American tourists plead guilty over brawl with police in Antigua
Five New Yorkers charged with brawling with cops on the island of Antigua pleaded guilty Saturday after striking a deal that's expected to spare them jail time.
Five New Yorkers charged with brawling with cops on the island of Antigua pleaded guilty Saturday after striking a deal that’s expected to spare them jail time.
The pleas came as prosecutors dropped charges against a sixth member of the group, which found trouble in paradise during a tropical cruise last month.
A judge will sentence the five tourists from Brooklyn Monday, and is expected to slap them with fines. They were facing up to two years behind bars.
Still, the tourists’ worried families remained on edge.
“I don’t know what to think of it until I speak with my son,” said Margot Rodney, mother of 25-year-old Joshua Jackson from Marine Park.
The trial lasted nearly a month before prosecutors and defense attorneys struck the deal. The tourists faced several charges, including assault, battery and malicious damage.
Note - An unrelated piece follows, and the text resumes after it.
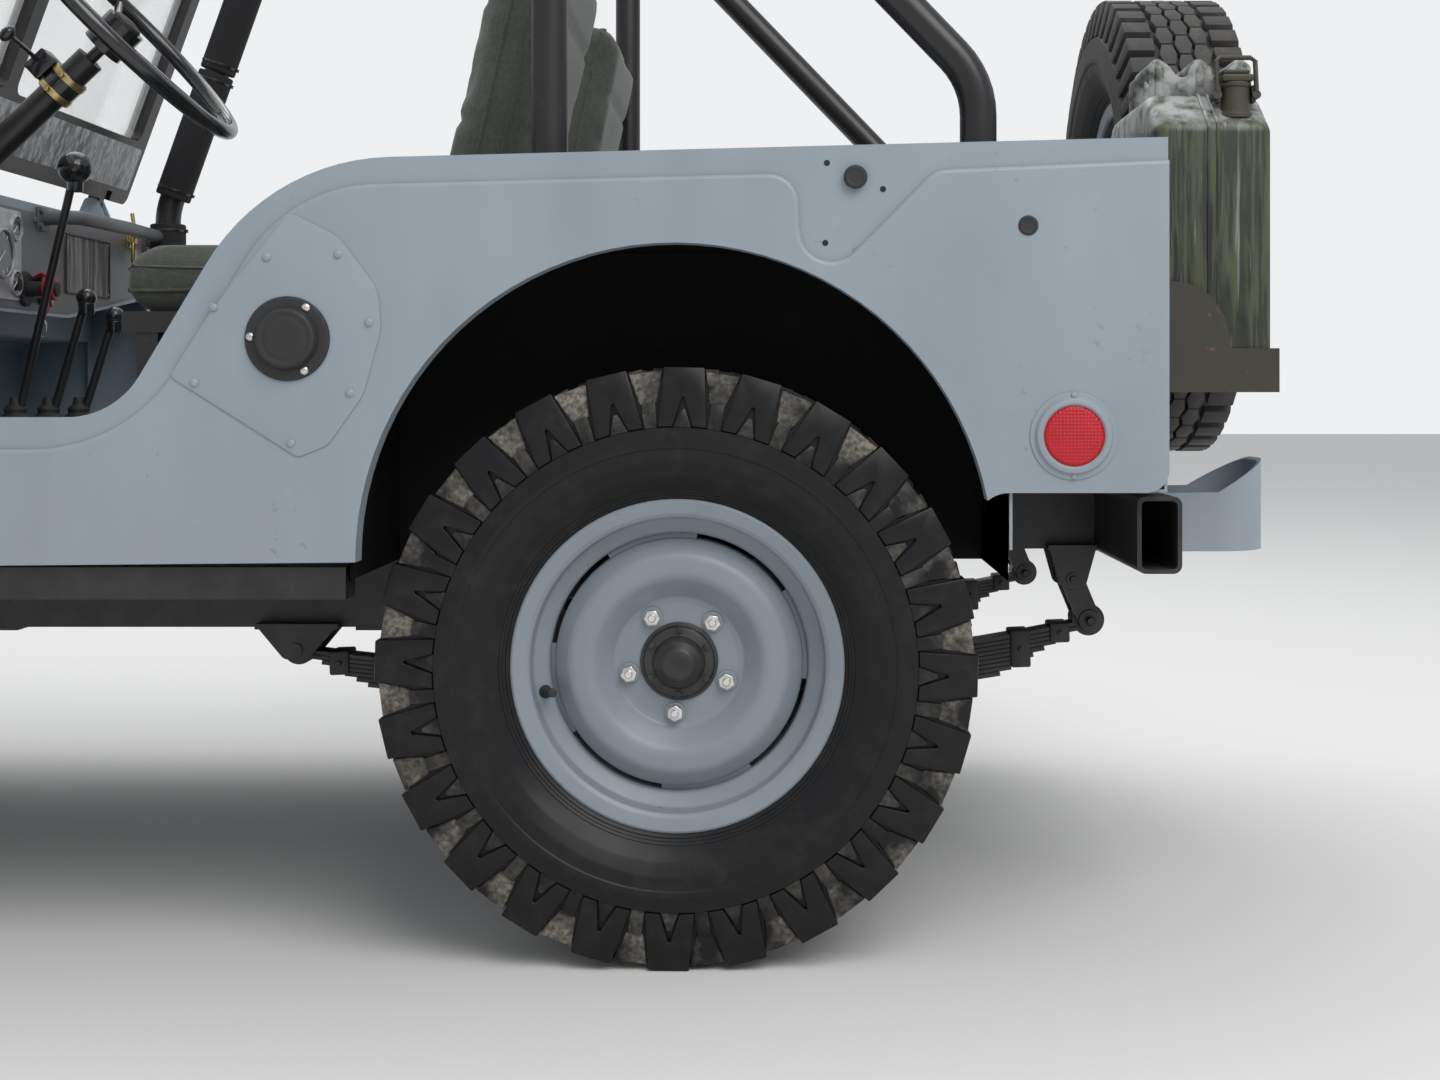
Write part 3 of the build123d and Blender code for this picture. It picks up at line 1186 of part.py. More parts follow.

Defense lawyer Steadroy Benjamin told the Associated Press he was satisfied the deal was reached after several days of testimony because it gave everyone an opportunity to hear evidence from both sides.
Jackson, Shoshonnah Henry, 24, Rachel Henry, 27, Nancy Lalanne, 22, Dolores Lalanne, 25, and Mike Pierre-Paul, 24, have remained on the island since they stepped off a Carnival cruise ship Sept. 4.
They were on their way to the beach in a taxi when the brouhaha erupted.
The friends claimed that when when they balked at paying a $100 fare – double what they negotiated with the hack – they were driven straight to a police station.
They said that when they came face-to-face with cops the dispute quickly became out of control.
Plainclothes officers, who did not identify themselves as cops, attacked the New Yorkers, they claimed.
During the trial, police officers testified the tourists hit them first, bit them and pulled their hair after the cab driver brought them to the station.
Prosecutors presented dozens of pictures that showed the officers’ injuries, including one of a bite wound that required stitches.